Testing Judge Accuracy

import { tuningExamples } from 'fastmemory';

async function testJudgeAccuracy() {
  const judge = await store.shouldCreateMemory();
  
  let correct = 0;
  for (const example of tuningExamples) {
    const result = await judge(example.content);
    const isCorrect = result === example.shouldMemorize;
    
    console.log(
      `${isCorrect ? '✅' : '❌'} ${example.shouldMemorize ? 'MEMORIZE' : 'SKIP   '} | ` +
      `"${example.content.slice(0, 50)}..."`
    );
    
    if (isCorrect) correct++;
  }
  
  console.log(`\nAccuracy: ${(correct / tuningExamples.length * 100).toFixed(1)}%`);
  // Expected: ~88% on the built-in test set
}

testJudgeAccuracy();

Custom Threshold for Different Use Cases

// High-precision mode: Less noise, miss some memories
// Good for production where memory quality matters more than quantity
const strictJudge = await store.shouldCreateMemory(0.025, 0.90);

// High-recall mode: Catch more, tolerate more noise  
// Good for early development or when you can't afford to miss anything
const looseJudge = await store.shouldCreateMemory(-0.018, 0.80);

// Default balanced mode
const balancedJudge = await store.shouldCreateMemory(0.009, 0.87);

Performance

On a modern CPU after model warmup:

Judge decision: <10ms
BM25 search: <1ms
Vector search (1k memories): <5ms
Hybrid search: <10ms

Limitations

~80% accuracy on diverse content: The embedding-only approach has a ceiling. For critical applications, consider a two-stage filter: FastMemory as first pass, small LLM for ambiguous cases near the threshold.
Runtime support: Requires Bun (uses native SQLite).
Model download: First run downloads ~1.2GB. Cached after that.
English-optimized: BGE-large is English-focused. Performance on other languages will vary.
Brute-force vector search: Currently linear scan. Fast for <10k memories, but will need indexing (like sqlite-vss) for larger datasets.

The 80% Problem

Here's a concrete example of where FastMemory struggles:

✓ "User always adds error boundaries" (memorize -- it's a rule)
✗ "React is a library for building UIs" (skip -- general knowledge)

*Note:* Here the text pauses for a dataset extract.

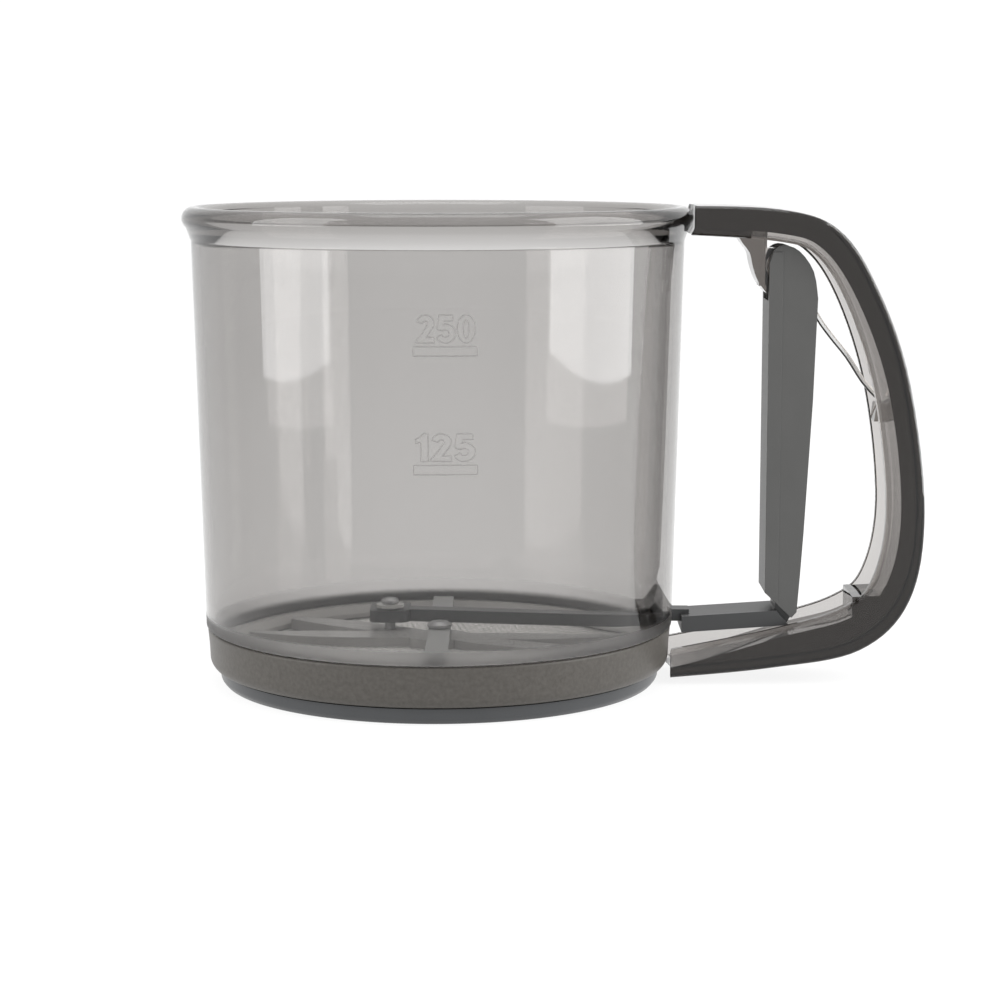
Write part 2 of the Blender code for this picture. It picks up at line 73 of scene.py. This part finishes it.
def surface_detail(tree, shader, grain, rough, rough_spread, bump, stretch=(1, 1, 1)):
    """Fine moulding texture: roughness that varies a little, and a shallow bump if any."""
    nodes, links = tree.nodes, tree.links
    place = nodes.new("ShaderNodeTexCoord")
    mapping = nodes.new("ShaderNodeMapping")
    mapping.inputs["Scale"].default_value = stretch
    links.new(place.outputs["Object"], mapping.inputs["Vector"])
    fine = nodes.new("ShaderNodeTexNoise")
    fine.inputs["Scale"].default_value = 1.0 / (grain * MM)
    fine.inputs["Detail"].default_value = 3.0
    links.new(mapping.outputs["Vector"], fine.inputs["Vector"])
    spread = nodes.new("ShaderNodeMapRange")
    spread.inputs["To Min"].default_value = rough - rough_spread
    spread.inputs["To Max"].default_value = rough + rough_spread
    links.new(fine.outputs["Fac"], spread.inputs["Value"])
    links.new(spread.outputs["Result"], shader.inputs["Roughness"])
    if bump:
        relief = nodes.new("ShaderNodeBump")
        relief.inputs["Strength"].default_value = 1.0
        relief.inputs["Distance"].default_value = bump * MM
        links.new(fine.outputs["Fac"], relief.inputs["Height"])
        links.new(relief.outputs["Normal"], shader.inputs["Normal"])
    return mapping


def colour_drift(tree, shader, mapping, colour, other, size):
    """Slow colour variation between two close tones."""
    nodes, links = tree.nodes, tree.links
    cloud = nodes.new("ShaderNodeTexNoise")
    cloud.inputs["Scale"].default_value = 1.0 / (size * MM)
    cloud.inputs["Detail"].default_value = 4.0
    links.new(mapping.outputs["Vector"], cloud.inputs["Vector"])
    blend = nodes.new("ShaderNodeMix")
    blend.data_type = "RGBA"
    blend.inputs["A"].default_value = (*colour, 1)
    blend.inputs["B"].default_value = (*other, 1)
    links.new(cloud.outputs["Fac"], blend.inputs["Factor"])
    links.new(blend.outputs["Result"], shader.inputs["Base Color"])


def tinted_plastic(name, absorb_colour, density, rough, grain, bump, shine=0.5):
    """See-through plastic whose tint comes from how much of it light passes."""
    made, tree, shader = new_material(name)
    shader.inputs["Base Color"].default_value = (1, 1, 1, 1)
    shader.inputs["Transmission Weight"].default_value = 1.0
    shader.inputs["IOR"].default_value = 1.49
    shader.inputs["Specular IOR Level"].default_value = shine
    surface_detail(tree, shader, grain, rough, rough * 0.3, bump)
    absorb = tree.nodes.new("ShaderNodeVolumeAbsorption")
    absorb.inputs["Color"].default_value = (*absorb_colour, 1)
    absorb.inputs["Density"].default_value = density
    tree.links.new(absorb.outputs["Volume"], tree.nodes["Material Output"].inputs["Volume"])
    return made


def frost_below(made, clear_z, frost_z, rough):
    """Make a clear plastic rough below a height, with a soft border."""
    tree = made.node_tree
    nodes, links = tree.nodes, tree.links
    shader = nodes["Principled BSDF"]
    polished = shader.inputs["Roughness"].links[0].from_socket
    place = nodes.new("ShaderNodeTexCoord")
    parts = nodes.new("ShaderNodeSeparateXYZ")
    links.new(place.outputs["Object"], parts.inputs["Vector"])
    share = nodes.new("ShaderNodeMapRange")
    share.inputs["From Min"].default_value = frost_z
    share.inputs["From Max"].default_value = clear_z
    share.inputs["To Min"].default_value = 1.0
    share.inputs["To Max"].default_value = 0.0
    links.new(parts.outputs["Z"], share.inputs["Value"])
    blend = nodes.new("ShaderNodeMix")
    links.new(share.outputs["Result"], blend.inputs["Factor"])
    links.new(polished, blend.inputs["A"])
    blend.inputs["B"].default_value = rough
    links.new(blend.outputs["Result"], shader.inputs["Roughness"])


def frosted_plastic(name, colour, other):
    """Cloudy plastic with a visible fine grain from a spark-eroded mould."""
    made, tree, shader = new_material(name)
    mapping = surface_detail(tree, shader, 0.4, 0.38, 0.08, 0.02)
    colour_drift(tree, shader, mapping, colour, other, 0.8)
    shader.inputs["Specular IOR Level"].default_value = 0.2
    return made


def moulded_plastic(name, colour, other, rough, grain=0.25, bump=0.012, shine=0.45):
    made, tree, shader = new_material(name)
    mapping = surface_detail(tree, shader, grain, rough, 0.06, bump)
    colour_drift(tree, shader, mapping, colour, other, 9.0)
    shader.inputs["Specular IOR Level"].default_value = shine
    return made


def steel(name, colour, rough, stretch=(1, 1, 1), bump=0.004):
    made, tree, shader = new_material(name)
    shader.inputs["Metallic"].default_value = 1.0
    mapping = surface_detail(tree, shader, 0.2, rough, 0.05, bump, stretch)
    colour_drift(tree, shader, mapping, colour, tuple(c * 0.85 for c in colour), 3.0)
    return made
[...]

Both score ~0.75 similarity to positive prototypes (they're about React patterns). Both score ~0.70 to negative prototypes (they're technical). The gap is small. One is correct, one is noise. An LLM would easily distinguish them. FastMemory might flip a coin.

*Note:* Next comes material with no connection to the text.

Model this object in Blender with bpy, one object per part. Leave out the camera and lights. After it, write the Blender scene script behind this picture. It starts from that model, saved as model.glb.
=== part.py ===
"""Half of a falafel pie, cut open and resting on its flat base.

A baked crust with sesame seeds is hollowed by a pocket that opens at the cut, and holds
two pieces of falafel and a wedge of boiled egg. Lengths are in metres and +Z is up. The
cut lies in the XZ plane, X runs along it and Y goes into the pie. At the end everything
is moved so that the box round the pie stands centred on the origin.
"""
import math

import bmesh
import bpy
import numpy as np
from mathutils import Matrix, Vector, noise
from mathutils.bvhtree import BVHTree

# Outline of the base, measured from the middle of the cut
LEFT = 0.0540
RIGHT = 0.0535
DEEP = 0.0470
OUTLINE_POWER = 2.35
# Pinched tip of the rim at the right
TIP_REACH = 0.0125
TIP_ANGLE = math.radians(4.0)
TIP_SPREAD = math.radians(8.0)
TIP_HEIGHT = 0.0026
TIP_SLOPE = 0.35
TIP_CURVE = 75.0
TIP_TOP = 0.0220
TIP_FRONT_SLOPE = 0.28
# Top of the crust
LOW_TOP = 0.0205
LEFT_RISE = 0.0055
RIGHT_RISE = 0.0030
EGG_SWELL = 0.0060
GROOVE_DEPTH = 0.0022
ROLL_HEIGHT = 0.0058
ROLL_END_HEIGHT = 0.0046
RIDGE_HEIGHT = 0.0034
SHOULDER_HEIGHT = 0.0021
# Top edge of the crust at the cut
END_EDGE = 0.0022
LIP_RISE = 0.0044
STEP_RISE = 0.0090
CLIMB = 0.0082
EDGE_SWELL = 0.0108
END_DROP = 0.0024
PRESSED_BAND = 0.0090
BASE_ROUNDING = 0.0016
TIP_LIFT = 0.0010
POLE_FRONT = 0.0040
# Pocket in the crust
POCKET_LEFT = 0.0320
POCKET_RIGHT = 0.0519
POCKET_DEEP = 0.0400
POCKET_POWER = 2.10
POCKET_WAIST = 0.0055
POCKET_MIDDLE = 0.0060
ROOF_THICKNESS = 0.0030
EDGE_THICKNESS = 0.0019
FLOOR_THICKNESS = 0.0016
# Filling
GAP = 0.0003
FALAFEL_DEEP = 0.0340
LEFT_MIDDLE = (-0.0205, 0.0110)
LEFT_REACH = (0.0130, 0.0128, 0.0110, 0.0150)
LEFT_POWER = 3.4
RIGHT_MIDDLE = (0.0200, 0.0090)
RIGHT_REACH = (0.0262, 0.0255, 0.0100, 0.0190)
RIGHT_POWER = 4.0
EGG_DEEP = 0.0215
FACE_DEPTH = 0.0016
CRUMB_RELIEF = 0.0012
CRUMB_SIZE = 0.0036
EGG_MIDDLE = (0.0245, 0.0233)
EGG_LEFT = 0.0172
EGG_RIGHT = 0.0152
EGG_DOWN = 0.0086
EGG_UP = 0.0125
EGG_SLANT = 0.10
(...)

Why we accept this: In practice, the false positive rate is ~16% (84% precision). That means your memory stays 84% high-signal. That's dramatically better than dumping everything (5% signal) and costs nothing versus an LLM judge (more accurate, but costs latency, memory, and money).

Roadmap

[ ] sqlite-vss integration for faster vector search at scale
[ ] Session-based filtering ("only search last 30 days")
[ ] Configurable prototypes for domain-specific tuning
[ ] Optional LLM second-pass for near-threshold cases
[ ] Export/import for backup and migration

License

MIT. Full source, zero dependencies on external APIs.

Built with: Bun, @xenova/transformers.